Donté K. Hayes processes history through ceramics. His clay sculptures are informed by his research into traditional African heirlooms and initiation rites of birth, adulthood, marriage, eldership, and ancestry, together with his interest in science fiction and hip-hop culture. The resulting “modern artifacts” integrate disparate objects, images, and ideas to preserve, empower, and document the past and present to initiate healing and understanding for the future.
“The handling of clay reveals the process and shares the markings of its maker,” Hayes writes. “By using a needle tool, I create individual marks on the surface of the clay with each strand becoming a collective form. I compare the construction and deconstruction of materials to the remix in rap music and how human beings adapt to different environments and reinvent new identities. The application of repeated texture and patterns on the surface of my sculptures imbues a visual language of memory, ritual, comfort, and a sense of familiarity to the viewer.”
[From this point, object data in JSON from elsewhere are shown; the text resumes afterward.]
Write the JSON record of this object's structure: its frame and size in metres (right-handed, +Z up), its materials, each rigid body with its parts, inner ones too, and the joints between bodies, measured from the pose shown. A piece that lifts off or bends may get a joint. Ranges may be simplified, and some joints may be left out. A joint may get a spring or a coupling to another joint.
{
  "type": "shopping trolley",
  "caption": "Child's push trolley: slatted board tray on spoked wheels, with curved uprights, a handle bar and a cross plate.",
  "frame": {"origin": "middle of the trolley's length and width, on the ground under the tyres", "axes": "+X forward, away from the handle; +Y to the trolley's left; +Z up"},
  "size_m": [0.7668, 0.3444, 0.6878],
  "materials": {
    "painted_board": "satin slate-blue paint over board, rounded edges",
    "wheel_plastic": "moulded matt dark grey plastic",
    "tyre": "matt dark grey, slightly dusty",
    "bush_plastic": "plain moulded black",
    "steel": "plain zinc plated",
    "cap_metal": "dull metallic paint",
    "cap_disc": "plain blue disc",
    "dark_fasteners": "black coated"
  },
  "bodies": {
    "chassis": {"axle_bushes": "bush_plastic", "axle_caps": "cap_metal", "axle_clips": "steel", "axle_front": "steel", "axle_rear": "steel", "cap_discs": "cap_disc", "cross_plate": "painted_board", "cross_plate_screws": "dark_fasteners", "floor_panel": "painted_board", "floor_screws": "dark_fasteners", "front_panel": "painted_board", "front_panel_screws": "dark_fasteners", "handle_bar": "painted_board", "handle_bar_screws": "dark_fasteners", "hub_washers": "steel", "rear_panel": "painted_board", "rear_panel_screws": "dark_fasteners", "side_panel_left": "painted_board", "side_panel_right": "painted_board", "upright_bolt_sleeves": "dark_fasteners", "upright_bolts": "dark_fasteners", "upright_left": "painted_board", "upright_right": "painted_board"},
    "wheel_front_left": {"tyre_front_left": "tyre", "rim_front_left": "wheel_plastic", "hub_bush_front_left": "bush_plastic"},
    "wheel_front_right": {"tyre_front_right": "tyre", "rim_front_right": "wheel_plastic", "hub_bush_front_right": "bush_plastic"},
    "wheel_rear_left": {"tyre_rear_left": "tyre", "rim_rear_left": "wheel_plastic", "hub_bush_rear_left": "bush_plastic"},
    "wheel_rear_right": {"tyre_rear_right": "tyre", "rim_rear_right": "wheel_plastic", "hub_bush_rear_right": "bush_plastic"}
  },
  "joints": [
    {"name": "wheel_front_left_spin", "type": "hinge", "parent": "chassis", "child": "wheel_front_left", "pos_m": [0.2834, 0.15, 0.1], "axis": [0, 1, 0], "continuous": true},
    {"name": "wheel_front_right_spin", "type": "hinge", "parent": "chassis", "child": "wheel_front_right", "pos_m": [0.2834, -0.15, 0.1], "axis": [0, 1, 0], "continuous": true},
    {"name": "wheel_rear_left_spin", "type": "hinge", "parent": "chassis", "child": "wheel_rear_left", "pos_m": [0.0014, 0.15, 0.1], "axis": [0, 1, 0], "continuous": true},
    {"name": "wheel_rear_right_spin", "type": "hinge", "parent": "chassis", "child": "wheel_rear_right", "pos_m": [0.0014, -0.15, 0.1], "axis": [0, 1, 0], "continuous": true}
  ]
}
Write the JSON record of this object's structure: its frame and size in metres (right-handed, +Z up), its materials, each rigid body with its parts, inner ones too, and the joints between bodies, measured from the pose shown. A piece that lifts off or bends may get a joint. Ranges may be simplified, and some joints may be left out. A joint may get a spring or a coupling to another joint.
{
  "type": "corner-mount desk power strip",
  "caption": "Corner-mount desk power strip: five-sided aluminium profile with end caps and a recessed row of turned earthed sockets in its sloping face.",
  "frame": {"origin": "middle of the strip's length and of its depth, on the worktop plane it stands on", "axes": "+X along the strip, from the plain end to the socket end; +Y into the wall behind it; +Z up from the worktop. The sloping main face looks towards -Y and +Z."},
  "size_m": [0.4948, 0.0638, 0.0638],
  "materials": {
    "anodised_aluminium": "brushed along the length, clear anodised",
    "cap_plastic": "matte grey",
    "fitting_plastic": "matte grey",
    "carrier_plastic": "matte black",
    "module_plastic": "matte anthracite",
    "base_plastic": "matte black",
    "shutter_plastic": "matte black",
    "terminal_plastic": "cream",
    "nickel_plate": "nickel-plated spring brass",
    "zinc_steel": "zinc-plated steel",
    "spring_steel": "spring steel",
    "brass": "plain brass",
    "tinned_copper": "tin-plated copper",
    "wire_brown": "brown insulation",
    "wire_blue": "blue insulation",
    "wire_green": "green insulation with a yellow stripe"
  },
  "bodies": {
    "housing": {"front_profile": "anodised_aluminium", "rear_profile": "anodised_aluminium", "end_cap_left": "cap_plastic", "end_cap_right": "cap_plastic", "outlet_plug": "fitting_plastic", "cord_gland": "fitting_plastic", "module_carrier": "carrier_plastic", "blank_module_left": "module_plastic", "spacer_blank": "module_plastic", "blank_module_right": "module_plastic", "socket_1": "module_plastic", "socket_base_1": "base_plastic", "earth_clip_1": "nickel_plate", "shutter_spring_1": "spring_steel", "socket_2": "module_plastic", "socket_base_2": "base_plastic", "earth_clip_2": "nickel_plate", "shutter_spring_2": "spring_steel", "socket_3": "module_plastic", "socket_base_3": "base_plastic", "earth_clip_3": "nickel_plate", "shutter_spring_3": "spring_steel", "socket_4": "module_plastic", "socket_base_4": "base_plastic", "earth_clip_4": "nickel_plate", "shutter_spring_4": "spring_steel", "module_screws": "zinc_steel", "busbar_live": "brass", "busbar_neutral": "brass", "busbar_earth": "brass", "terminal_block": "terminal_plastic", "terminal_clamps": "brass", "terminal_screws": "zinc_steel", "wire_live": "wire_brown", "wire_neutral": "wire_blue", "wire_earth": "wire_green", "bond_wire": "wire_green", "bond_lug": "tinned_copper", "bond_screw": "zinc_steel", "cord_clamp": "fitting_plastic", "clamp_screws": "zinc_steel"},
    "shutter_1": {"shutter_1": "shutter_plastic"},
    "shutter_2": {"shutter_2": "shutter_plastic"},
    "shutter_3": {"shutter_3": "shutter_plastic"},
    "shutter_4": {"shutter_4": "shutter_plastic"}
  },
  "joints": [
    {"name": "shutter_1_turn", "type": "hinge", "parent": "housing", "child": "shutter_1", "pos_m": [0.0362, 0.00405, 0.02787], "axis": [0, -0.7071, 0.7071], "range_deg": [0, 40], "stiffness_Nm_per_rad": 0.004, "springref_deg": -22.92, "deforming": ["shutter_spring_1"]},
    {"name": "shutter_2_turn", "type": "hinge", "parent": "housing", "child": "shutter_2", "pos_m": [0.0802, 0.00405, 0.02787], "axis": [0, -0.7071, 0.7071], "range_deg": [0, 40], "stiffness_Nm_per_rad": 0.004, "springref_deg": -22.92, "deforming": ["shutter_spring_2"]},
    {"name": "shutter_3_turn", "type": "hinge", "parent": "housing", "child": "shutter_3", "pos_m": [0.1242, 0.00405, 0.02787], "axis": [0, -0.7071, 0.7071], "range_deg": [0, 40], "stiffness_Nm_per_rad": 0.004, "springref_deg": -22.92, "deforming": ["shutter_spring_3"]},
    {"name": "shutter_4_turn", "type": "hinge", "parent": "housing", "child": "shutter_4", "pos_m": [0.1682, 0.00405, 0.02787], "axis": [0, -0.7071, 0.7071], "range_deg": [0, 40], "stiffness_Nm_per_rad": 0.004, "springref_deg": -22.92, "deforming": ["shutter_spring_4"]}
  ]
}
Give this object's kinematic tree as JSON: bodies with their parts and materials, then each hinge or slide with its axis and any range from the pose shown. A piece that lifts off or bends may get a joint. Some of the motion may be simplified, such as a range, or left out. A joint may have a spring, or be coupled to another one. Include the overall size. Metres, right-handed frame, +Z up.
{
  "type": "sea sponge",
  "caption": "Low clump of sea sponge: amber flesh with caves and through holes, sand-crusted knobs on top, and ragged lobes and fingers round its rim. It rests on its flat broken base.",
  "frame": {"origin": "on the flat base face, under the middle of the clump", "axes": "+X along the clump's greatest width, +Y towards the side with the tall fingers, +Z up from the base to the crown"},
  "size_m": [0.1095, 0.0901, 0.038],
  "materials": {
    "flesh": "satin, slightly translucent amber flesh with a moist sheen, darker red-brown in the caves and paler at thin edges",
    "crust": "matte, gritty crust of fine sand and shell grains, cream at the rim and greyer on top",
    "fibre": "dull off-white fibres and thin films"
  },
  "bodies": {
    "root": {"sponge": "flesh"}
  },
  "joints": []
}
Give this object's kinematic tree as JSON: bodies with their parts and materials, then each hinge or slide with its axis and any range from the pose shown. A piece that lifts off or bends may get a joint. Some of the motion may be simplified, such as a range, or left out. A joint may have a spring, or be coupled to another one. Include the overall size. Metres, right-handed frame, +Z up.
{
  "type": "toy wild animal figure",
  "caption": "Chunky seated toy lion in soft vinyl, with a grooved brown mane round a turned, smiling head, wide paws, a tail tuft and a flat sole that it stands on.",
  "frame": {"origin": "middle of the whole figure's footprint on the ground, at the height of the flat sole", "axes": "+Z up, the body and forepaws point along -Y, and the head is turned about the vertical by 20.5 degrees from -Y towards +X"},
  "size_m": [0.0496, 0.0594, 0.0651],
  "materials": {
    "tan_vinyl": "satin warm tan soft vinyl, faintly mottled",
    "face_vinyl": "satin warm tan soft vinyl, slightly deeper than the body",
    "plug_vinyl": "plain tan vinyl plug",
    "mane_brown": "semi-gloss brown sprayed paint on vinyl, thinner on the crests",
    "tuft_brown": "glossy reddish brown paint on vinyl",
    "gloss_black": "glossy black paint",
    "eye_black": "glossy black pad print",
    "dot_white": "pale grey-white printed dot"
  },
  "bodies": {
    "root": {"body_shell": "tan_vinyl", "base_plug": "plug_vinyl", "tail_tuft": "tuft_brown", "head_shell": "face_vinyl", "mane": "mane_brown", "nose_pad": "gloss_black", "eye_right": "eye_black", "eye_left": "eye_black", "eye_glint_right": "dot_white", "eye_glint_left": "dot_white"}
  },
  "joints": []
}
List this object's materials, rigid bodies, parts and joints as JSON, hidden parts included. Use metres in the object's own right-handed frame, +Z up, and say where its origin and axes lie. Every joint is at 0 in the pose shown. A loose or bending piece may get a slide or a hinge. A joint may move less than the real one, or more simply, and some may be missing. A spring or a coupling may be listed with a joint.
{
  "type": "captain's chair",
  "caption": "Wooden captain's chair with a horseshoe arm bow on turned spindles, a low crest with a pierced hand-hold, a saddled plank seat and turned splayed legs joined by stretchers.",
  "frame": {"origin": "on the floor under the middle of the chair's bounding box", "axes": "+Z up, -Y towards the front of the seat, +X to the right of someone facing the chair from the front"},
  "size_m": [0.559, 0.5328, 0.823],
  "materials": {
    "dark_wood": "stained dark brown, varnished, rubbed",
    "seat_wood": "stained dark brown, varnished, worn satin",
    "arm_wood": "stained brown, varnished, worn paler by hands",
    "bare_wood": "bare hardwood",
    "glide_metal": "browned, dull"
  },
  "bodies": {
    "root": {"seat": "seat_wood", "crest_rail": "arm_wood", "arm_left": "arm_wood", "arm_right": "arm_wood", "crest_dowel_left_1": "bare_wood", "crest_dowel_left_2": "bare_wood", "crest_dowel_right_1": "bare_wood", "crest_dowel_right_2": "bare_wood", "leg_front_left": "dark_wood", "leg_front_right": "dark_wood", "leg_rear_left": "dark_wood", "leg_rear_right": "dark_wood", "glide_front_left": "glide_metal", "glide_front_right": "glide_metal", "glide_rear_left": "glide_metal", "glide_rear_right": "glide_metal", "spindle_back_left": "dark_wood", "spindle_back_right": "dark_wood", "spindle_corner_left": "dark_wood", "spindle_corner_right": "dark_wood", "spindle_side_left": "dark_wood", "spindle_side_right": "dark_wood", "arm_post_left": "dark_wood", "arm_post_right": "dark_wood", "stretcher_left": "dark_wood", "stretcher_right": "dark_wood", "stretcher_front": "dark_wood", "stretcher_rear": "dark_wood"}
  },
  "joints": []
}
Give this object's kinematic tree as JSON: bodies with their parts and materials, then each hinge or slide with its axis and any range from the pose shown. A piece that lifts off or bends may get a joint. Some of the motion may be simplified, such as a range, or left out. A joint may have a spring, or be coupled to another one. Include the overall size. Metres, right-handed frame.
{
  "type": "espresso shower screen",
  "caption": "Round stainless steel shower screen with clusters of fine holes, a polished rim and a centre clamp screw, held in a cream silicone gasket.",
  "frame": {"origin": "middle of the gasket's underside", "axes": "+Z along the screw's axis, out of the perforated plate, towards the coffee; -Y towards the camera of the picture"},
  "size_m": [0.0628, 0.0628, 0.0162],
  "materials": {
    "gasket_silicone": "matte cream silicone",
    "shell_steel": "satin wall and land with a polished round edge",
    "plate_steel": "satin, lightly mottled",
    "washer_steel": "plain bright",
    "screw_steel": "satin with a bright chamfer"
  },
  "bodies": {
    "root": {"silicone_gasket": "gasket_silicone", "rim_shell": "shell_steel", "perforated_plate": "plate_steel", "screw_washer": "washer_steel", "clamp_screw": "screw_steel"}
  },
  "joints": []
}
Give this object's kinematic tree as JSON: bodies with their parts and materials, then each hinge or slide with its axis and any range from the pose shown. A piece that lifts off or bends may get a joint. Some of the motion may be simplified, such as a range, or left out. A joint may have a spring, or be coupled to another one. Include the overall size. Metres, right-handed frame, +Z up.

Recipient of the Louis Comfort Tiffany Foundation Biennial Award in 2022, Hayes’ work is part of the permanent collections of the Smithsonian’s Renwick Gallery in Washington, D.C., Minnesota Museum of American Art, the Museum of Fine Arts Houston, the Des Moines Art Center and the Institute Museum of Ghana, among others. He is represented by Mindy Solomon Gallery in Miami, Florida.
A 2019 Ceramics Monthly magazine Emerging Artist and Artaxis Fellow, Hayes has been in residence at MacDowell, Bemis Center, Penland School of Craft, Haystack Mountain School of Crafts, and Watershed Center for Ceramic. He is the Grand Prize winner of the “Coined in the South: 2022” exhibition at the Mint Museum in Charlotte, N.C. and the 2019 winner of the 1858 Prize for Contemporary Southern art from the Gibbes Museum of Art in Charleston, S.C.
Hayes graduated summa cum laude from Kennesaw State University at Kennesaw, Georgia with a B.F.A. in Ceramics and Printmaking with an art history minor. Hayes received his M.A. and M.F.A. with honors from the University of Iowa, where he received the 2017 University of Iowa Arts Fellowship.